Abstract

ABSTRACT In a country like Uruguay, that imagines itself as a ‘country without Indians’, the emergence of groups of activists who claim to be of indigenous descent has provoked a series of reactions that cover a wide spectrum that goes from mockery to wrath. The State and some of the most revered anthropologists (like Daniel Vidart and Renzo Pi Hugarte), as well as the general public, are reluctant to recognize their legitimacy. This has serious legal consequences in that country, which does not count with a specific legal framework to deal with indigenous matters due to the fact that Uruguay has not ratified the ILO Convention number 169, which is the most important international piece of indigenous legislation that has binding power for the ratifying nations.

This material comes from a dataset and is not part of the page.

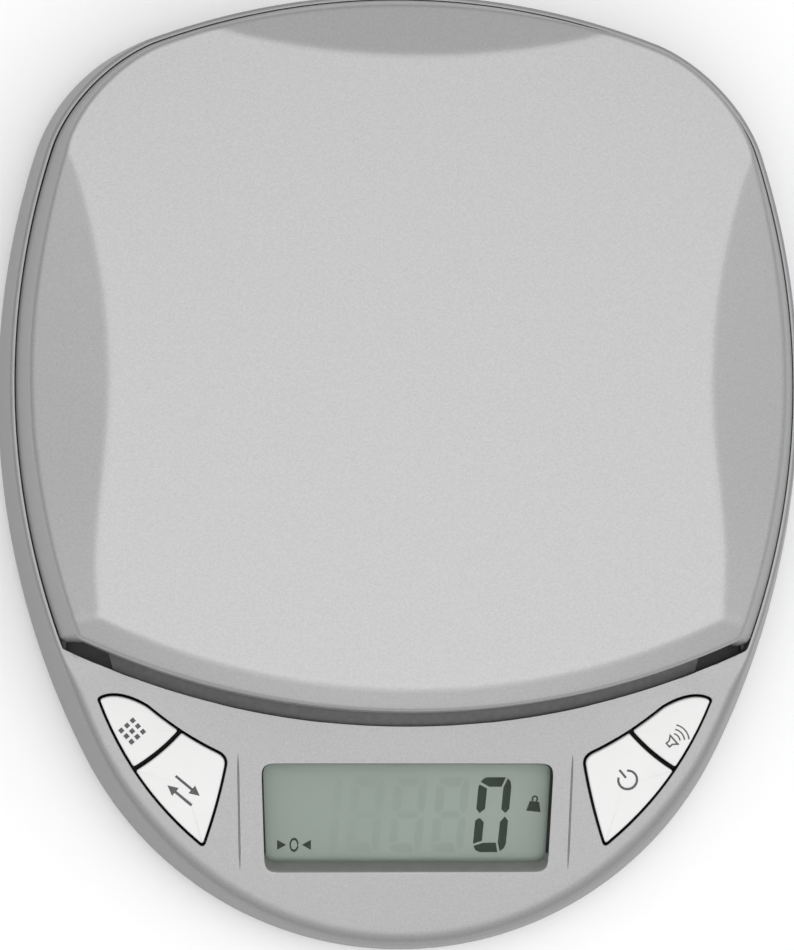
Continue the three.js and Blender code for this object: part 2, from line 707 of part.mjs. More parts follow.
// The platform's outer form, or the same form moved in by its wall and down by its skin.
function platformForm(inset, lowered) {
  const top = PLATFORM_TOP - lowered;
  const body = outlineBody([
    [lowered ? PLATFORM_BOTTOM - 5 : PLATFORM_BOTTOM, 4.4 + inset, CORNER_PULL],
    [30, 5.9 + inset, CORNER_PULL],
    [top - 2.6, 7.3 + inset, CORNER_PULL],
    [top - 1, 8.0 + inset, CORNER_PULL],
    [top, 9.0 + inset, CORNER_PULL],
  ]);
  const side = SIDE_FACET.getPoints(14);
  const other = side.map((p) => new THREE.Vector2(-p.x, p.y));
  const back = arcPoints(BACK_FACET_Y, BACK_FACET_RADIUS, 70, 14);
  const front = arcPoints(PLATFORM_FRONT_Y + FRONT_BAND, PLATFORM_FRONT_RADIUS - 12, 75, 14);
  return cut(body, [
    wedge(side, new THREE.Vector2(1, 0), FACET_FALL, lowered),
    wedge(other, new THREE.Vector2(-1, 0), FACET_FALL, lowered),
    wedge(back, new THREE.Vector2(0, 1), FACET_FALL, lowered),
    wedge(front, new THREE.Vector2(0, -1), FRONT_BAND_FALL, lowered),
    frontRegion(PLATFORM_FRONT_Y + inset, PLATFORM_FRONT_RADIUS),
  ]);
}

function addPlatform() {
  const shell = cut(platformForm(0, 0), [platformForm(PLATFORM_WALL, PLATFORM_SKIN)]);
  const at = POST_Y.flatMap((y) => [-POST_X, POST_X].map((x) => [x, y]));
  const roof = PLATFORM_TOP - PLATFORM_SKIN + 0.5;
  const sockets = at.map(([x, y]) =>
    cut(cylinder(POST_RADIUS + 2, x, y, 30, roof, 20), [cylinder(POST_RADIUS + 0.35, x, y, 20, roof - 0.5, 20)]),
  );
  add("platform", joined([shell, ...sockets]), silverPlastic);
}

// ---------------------------------------------------------------- display and board
function addDisplay() {
  const middle = (WINDOW_BACK + WINDOW_FRONT + WINDOW_SLOPE_RUN) / 2;
  add("display_window", prism(roundedRectangle(29, 10.6, 1.5, middle), -3.4, -2.3), clearWindow, panel);
  const glass = joined([
    box(-28, 28, middle - 9.6, middle + 9.6, -4.8, -3.7),
    box(-28, 28, middle - 9.6, middle + 12, -5.9, -4.79),
  ]);
  add("display_glass", glass, displayGlass, panel);
  const frame = cut(prism(roundedRectangle(30.6, 13.1, 1.5, middle + 2.1), PCB_TOP + 0.3, -4.3), [
    box(-28.4, 28.4, middle - 10, middle + 12.4, -6.3, 0),
    box(-25, 25, middle - 8, middle + 7, -20, 0),
    box(-27, 27, middle + 8.4, middle + 11.6, -20, 0),
  ]);
  add("display_frame", frame, darkPlastic, panel);
  add("contact_strip", box(-26.5, 26.5, middle + 8.9, middle + 11.1, PCB_TOP + 0.05, -6.2), rubber, panel);
}

function addBoard() {
  const centreY = (frontCentre.y - PANEL_CORNER_Y) / Math.cos(PANEL_SLOPE);
  const backEdge = -7;
  const start = Math.asin((backEdge - centreY) / PCB_RADIUS);
  const steps = 20;
  const points = [];
  for (let i = 0; i <= steps; i++) {
    const angle = start - ((Math.PI + 2 * start) * i) / steps;
    points.push(new THREE.Vector2(PCB_RADIUS * Math.cos(angle), centreY + PCB_RADIUS * Math.sin(angle)));
  }
  const holes = PCB_SCREWS.map(([x, y]) => cylinder(1 + SCREW_GAP, x, y, -20, 0, 12));
  const underside = PCB_TOP - PCB_THICKNESS;
  add("main_board", cut(prism(points.reverse(), underside, PCB_TOP), holes), boardGreen, panel);
  add("controller_blob", joined([resinDome(8, -26, underside)]), blobBlack, panel);
  add("buzzer", cylinder(6, -14, -27, underside - 3.2, underside - 0.05, 24), darkPlastic, panel);
  PCB_SCREWS.forEach(([x, y], i) => {
    const screw = joined([
      cylinder(2.1, x, y, underside - 1.2, underside - 0.05, 12),
      cylinder(1, x, y, underside - 0.2, -4, 8),
    ]);
    add(`board_screw_${i + 1}`, screw, steel, panel);
  });
}

// The low dome of resin over the controller chip, hanging under the board.
function resinDome(x, y, top) {
  const profile = [[0, -1.5], [3, -1.3], [5, -0.7], [6, 0], [0, 0]].map(
    ([r, h]) => new THREE.Vector2(r, h),
  );
  return new THREE.LatheGeometry(profile, 20).rotateX(Math.PI / 2).translate(x, y, top - 0.05);
}

// ---------------------------------------------------------------- wires and label
function addWires() {
  const cable = [
    [-33.2, 17.5, 12.5],
    [-39, 12, 11.5],
    [-41, -2, 9.5],
    [-36, -18, 8.5],
    [-22, -30, 8.4],
    [-12, -38, 9.2],
    [-8, -42, 10.6],
  ];
  add("load_cell_cable", tube(cable, 1.1, 18), greyWire);
  const lead = (rise) => [
    [18, 46, 7.0 + rise],
    [20, 40, 6.0 + rise],
    [38, 30, 5.6 + rise],
    [41, 8, 5.8 + rise],
    [36, -14, 6.4 + rise],
    [22, -32, 8.2 + rise],
    [14, -41, 10.2 + rise],
  ];
  add("battery_lead_positive", tube(lead(0), 0.6, 18), redWire);
  add("battery_lead_negative", tube(lead(1.6), 0.6, 18), blackWire);
}

const addLabel = () =>
  add("rating_label", prism(roundedRectangle(19, 10, 1.5, -22), 1.75, 1.98), labelWhite);

addLowerHousing();
addUpperHousing();
addFeet();
addHousingScrews();
addBatteryBay();
addLoadCell();
addCarrier();
addPlatform();
addButtons();
addSwitches();
addDisplay();
addBoard();
addWires();
addLabel();

export default scale;
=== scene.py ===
"""A compact counting and portion scale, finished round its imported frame.

Lengths are in millimetres in the frame's axes, and become metres where a mesh is made.
"""

import json
import math

import bmesh
import bpy
import numpy as np
from mathutils import Matrix, Vector


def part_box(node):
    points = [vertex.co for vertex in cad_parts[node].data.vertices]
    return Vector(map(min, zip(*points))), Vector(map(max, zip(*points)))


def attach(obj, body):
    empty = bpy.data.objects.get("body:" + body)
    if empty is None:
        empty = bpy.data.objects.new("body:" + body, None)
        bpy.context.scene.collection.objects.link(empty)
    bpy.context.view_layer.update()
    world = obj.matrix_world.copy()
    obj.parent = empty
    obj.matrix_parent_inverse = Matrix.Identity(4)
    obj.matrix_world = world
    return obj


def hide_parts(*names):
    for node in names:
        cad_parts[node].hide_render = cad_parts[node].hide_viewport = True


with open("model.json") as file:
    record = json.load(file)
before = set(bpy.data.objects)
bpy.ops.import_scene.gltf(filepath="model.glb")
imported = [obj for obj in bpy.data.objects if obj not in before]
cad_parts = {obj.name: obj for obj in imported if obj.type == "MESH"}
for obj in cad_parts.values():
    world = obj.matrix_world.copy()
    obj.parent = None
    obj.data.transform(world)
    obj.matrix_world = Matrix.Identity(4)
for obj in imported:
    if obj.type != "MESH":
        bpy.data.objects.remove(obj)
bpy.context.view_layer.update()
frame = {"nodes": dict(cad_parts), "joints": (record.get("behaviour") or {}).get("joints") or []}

MM = 0.001


def extent(node):
    """A CAD node's lowest and highest corners, in millimetres."""
    low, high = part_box(node)
    return np.array(low) / MM, np.array(high) / MM


# ---------------- driving dimensions
HALF_WIDTH = 76.5  # of the casing, at its widest
WIDEST_Y = 15.45
BACK_RADIUS = 140.4  # the arcs of half the plan outline, from the back
BACK_TURN = math.radians(20.4)
CORNER_RADIUS = 34.5
CORNER_TURN = math.radians(52.7)
FRONT_START = math.radians(27.5)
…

In this paper, I will discuss the pertinence of settler colonial studies for the understanding of some historical processes in the Southern Cone. I will also try to shed some light on the Uruguayan case through an analysis of the importance of the Marxian notion of primitive accumulation, which explains the process of dispossession suffered by the diverse indigenous groups that populated the land before the arrival of European settlers. Hopefully, this will shed some light on the sometimes angry and violent reactions of Uruguayan mainstream society to the reemergence of indigenous collectives in a country where they were thought to be extinct: their reappearance puts into question the legitimate possession of the land by the Uruguayan State and its inhabitants.